Now, in a very different New York, it's not the anarcho-kiddies coming, as they did in Boston, but the working class who voted for Reagan, cops and firefighters. Every person with a real grieveance is coming to the RNC party and New York's reception will not be friendly. We feel that the GOP doesn't like us, and the feeling is mutual. They wanted to run on the dead of Ground Zero. But Bush played the first responders for too long, lots of talk, little action as Bush got his war on. Now, it's reckoning day. Unlike Menino, who could cut a deal with his unions, Bloomberg has no such power. They have no interest in a smooth convention. They want to be heard and to apply pressure.
You csn see the growing tension in Bush. He's ill at ease in his handpicked crowds, while Kerry is at ease being heckled. Bush seems tense on stage, uncomfortable. Kerry seems at ease.
This has to be scary for Rove because it's that easethat Bush has, that informality, which is his asset. Bush was popular for a moment, but the electoral reality is that Bush was a minority president who acted like he had a mandate and this is going to bite him in the ass.
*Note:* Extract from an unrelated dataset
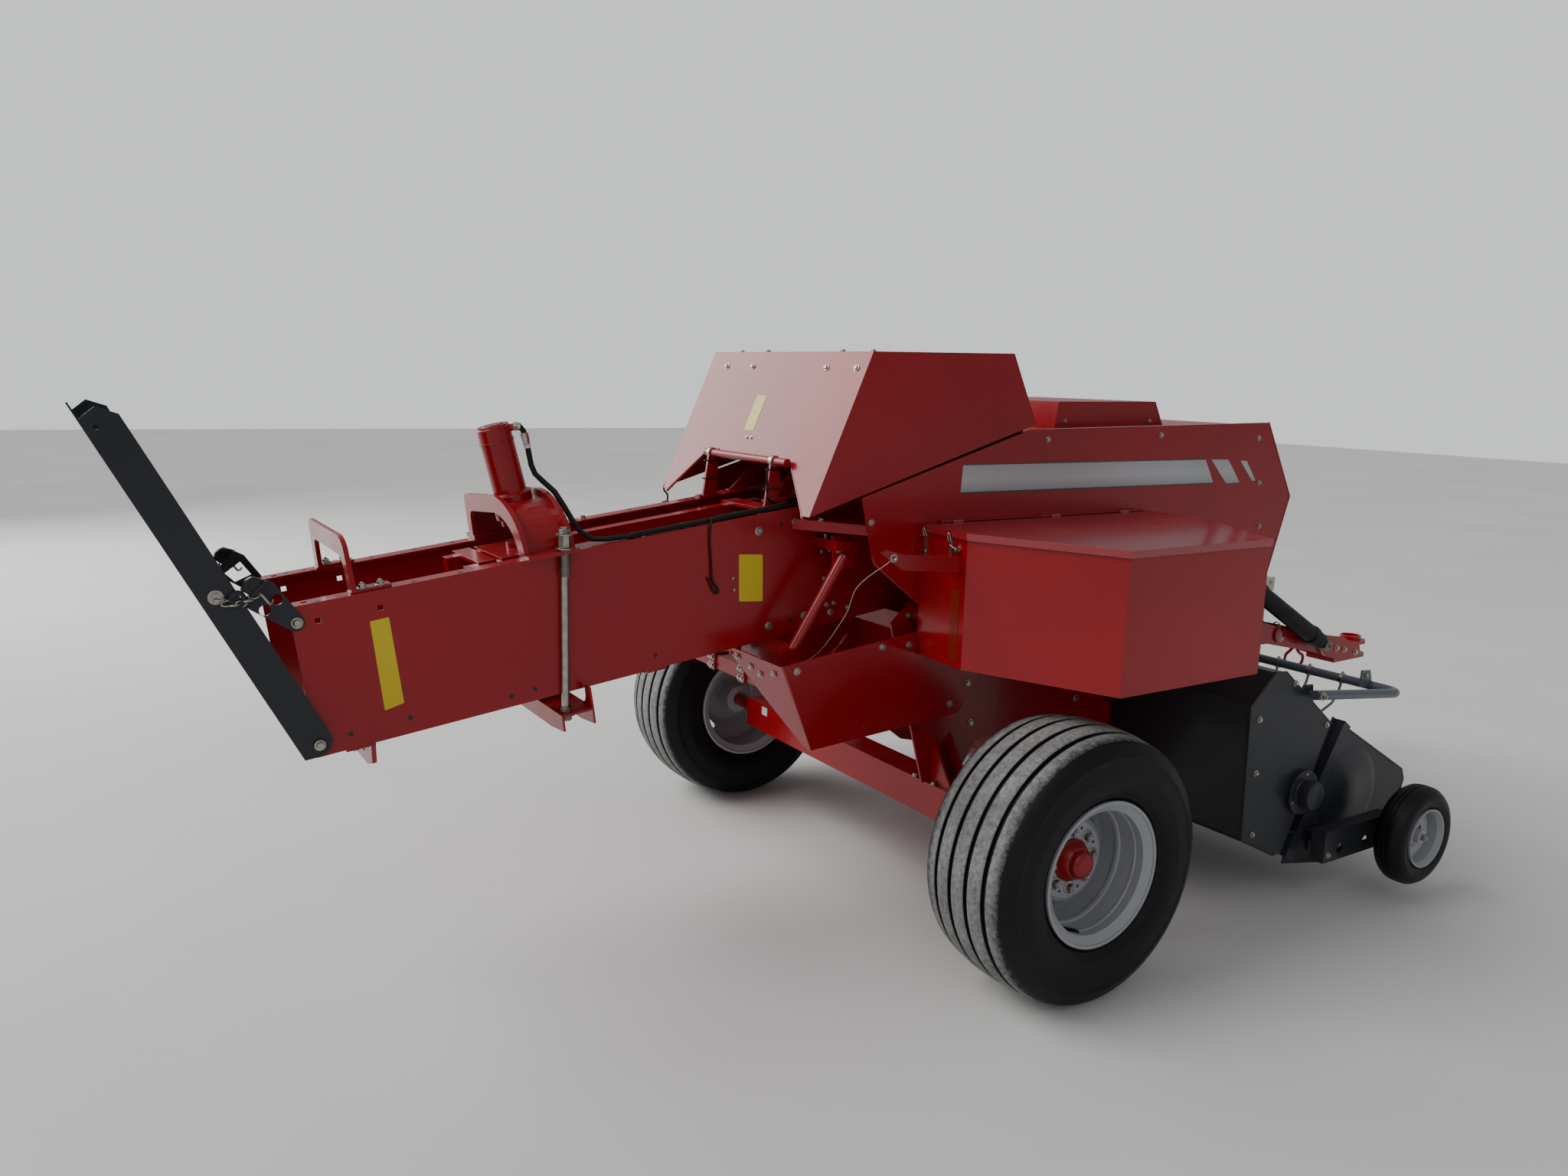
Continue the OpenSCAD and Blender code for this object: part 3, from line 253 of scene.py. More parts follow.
def bare_metal(name, color, rough, scratch=0.3, rust=0.0):
    g = Graph(name)
    tone = g.ramp(g.noise(40.0, 4.0, 0.6), (0.25, tuple(c * 0.7 for c in color)),
                  (0.75, tuple(min(1, c * 1.15) for c in color)))
    if rust:
        spots = g.ramp(g.noise(14.0, 6.0, 0.7), (1.0 - rust, 0.0), (1.12 - rust, 1.0))
        tone = g.mix(spots, tone, (0.19, 0.07, 0.028))
        g.set("Metallic", g.math("SUBTRACT", 1.0, g.times(spots, 0.8)))
    else:
        g.set("Metallic", 1.0)
    g.set("Base Color", tone)
    g.set("Roughness", g.math("ADD", g.times(g.noise(120.0, 3.0, 0.5), scratch), rough - scratch / 2, clamp=True))
    g.set("Normal", g.bump(g.noise(300.0, 2.0, 0.5), 0.12, 0.0003, g.soft_edges(0.0008)))
    return g.mat


def rubbery(name, color, rough=0.62, dust=0.2, grain=220.0, strength=0.25, mottle=False):
    g = Graph(name)
    tone = g.ramp(g.noise(6.0, 4.0), (0.3, tuple(c * 0.75 for c in color)), (0.7, tuple(c * 1.25 for c in color)))
    if mottle:
        # Worn pale on the crown, black again over the shoulders
        worn = g.ramp(g.noise(70.0, 6.0, 0.8), (0.34, 0.35), (0.62, 1.0))
        off = g.math("ABSOLUTE", g.math("SUBTRACT", g.math("ABSOLUTE", g.axis("Y")), HALF_TRACK / 1000))
        ragged = g.math("ADD", off, g.times(g.math("SUBTRACT", g.noise(55.0, 4.0, 0.7), 0.5), 0.05))
        crown = g.ramp(g.times(ragged, 5.0), (0.58, 1.0), (0.72, 0.0))
        tone = g.mix(g.times(worn, crown), (0.012, 0.012, 0.014), tone)
    mask = dust_mask(g, dust)
    g.set("Base Color", g.mix(mask, tone, DUST))
    g.set("Roughness", g.math("ADD", g.times(g.noise(30.0), 0.2), rough - 0.1, clamp=True))
    g.set("Specular IOR Level", 0.22)
    g.set("Normal", g.bump(g.noise(grain, 3.0), strength, 0.0006))
    return g.mat


RED = painted("red_paint", (0.29, 0.0030, 0.0085), rough=0.26, coat=0.22, dust=0.07, low=0.02,
              chips=(0.20, 0.012, 0.016))
DARK = painted("dark_paint", (0.0180, 0.0200, 0.0262), rough=0.40, coat=0.12, dust=0.05, low=0.02,
               chips=(0.08, 0.08, 0.08))
# A copy of the red paint for the twine lids, its colour lifted pinker as a painted reflection of the sky on these
# upward faces; its stronger coat and gleam are real gloss
LID_RED_PAINTED_REFLECTION = painted("lid_paint_painted_reflection", (0.31, 0.012, 0.020), rough=0.24, coat=0.75, dust=0.10, gleam=0.5)
BLACK = painted("black_paint", (0.010, 0.010, 0.011), rough=0.40, coat=0.3, dust=0.05)
STEEL_BLUE = painted("guard_paint", (0.085, 0.10, 0.125), rough=0.34, coat=0.4, dust=0.05)
BEIGE = painted("jack_plating", (0.50, 0.47, 0.38), rough=0.36, coat=0.2, dust=0.10)
SILVER = painted("rim_silver", (0.34, 0.35, 0.37), rough=0.32, coat=0.4, dust=0.14, low=0.05)
ZINC = bare_metal("zinc_steel", (0.44, 0.42, 0.37), 0.38, rust=0.16)
SPRING = bare_metal("spring_steel", (0.20, 0.20, 0.21), 0.45, rust=0.30)
CHROME = bare_metal("ram_chrome", (0.72, 0.72, 0.73), 0.12, 0.08)
IRON = painted("cast_grey", (0.07, 0.07, 0.075), rough=0.6, coat=0.0, dust=0.2, peel=0.3)
TYRE = rubbery("tyre_rubber", (0.0050, 0.0054, 0.0068), 0.46, 0.02, 260.0, 0.10)
TREAD = rubbery("tread_rubber", (0.27, 0.27, 0.262), 0.80, 0.15, 160.0, 0.6, mottle=True)
HOSE = rubbery("hose_rubber", (0.010, 0.010, 0.011), 0.5, 0.05, 400.0)
PLASTIC = rubbery("black_plastic", (0.012, 0.012, 0.013), 0.45, 0.08, 500.0, 0.1)
STRIPE = painted("stripe_film", (0.46, 0.47, 0.49), rough=0.30, coat=0.5, dust=0.04, peel=0.02, edge=0.0002,
                 fade=True)
STRIPE_DARK = painted("stripe_line", (0.05, 0.05, 0.055), rough=0.35, coat=0.3, dust=0.03, edge=0.0002)
YELLOW = painted("yellow_film", (0.60, 0.45, 0.012), rough=0.34, coat=0.3, dust=0.05, peel=0.02, edge=0.0002)
LENS = painted("red_lens", (0.20, 0.006, 0.008), rough=0.16, coat=0.9, dust=0.03, peel=0.02, edge=0.0005)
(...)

A lot of he wanted wasn't popular and now they are reduced to manufacturing issues,like gay marriage, to have any hope of reelection. But the problem for Rove is that the real world is crashing down on Bush. In the past, someone saved him, mostly from himself.
March was Bush's last good month. Since then, he's been getting hammered by events. Now, their planned coronation might become the Chicago of the working class.
But now, there is no one who can rescue him from himself. He listened to the wrong people, and he made his mistakes. Now, for the first time in his life, he may have to pay for it.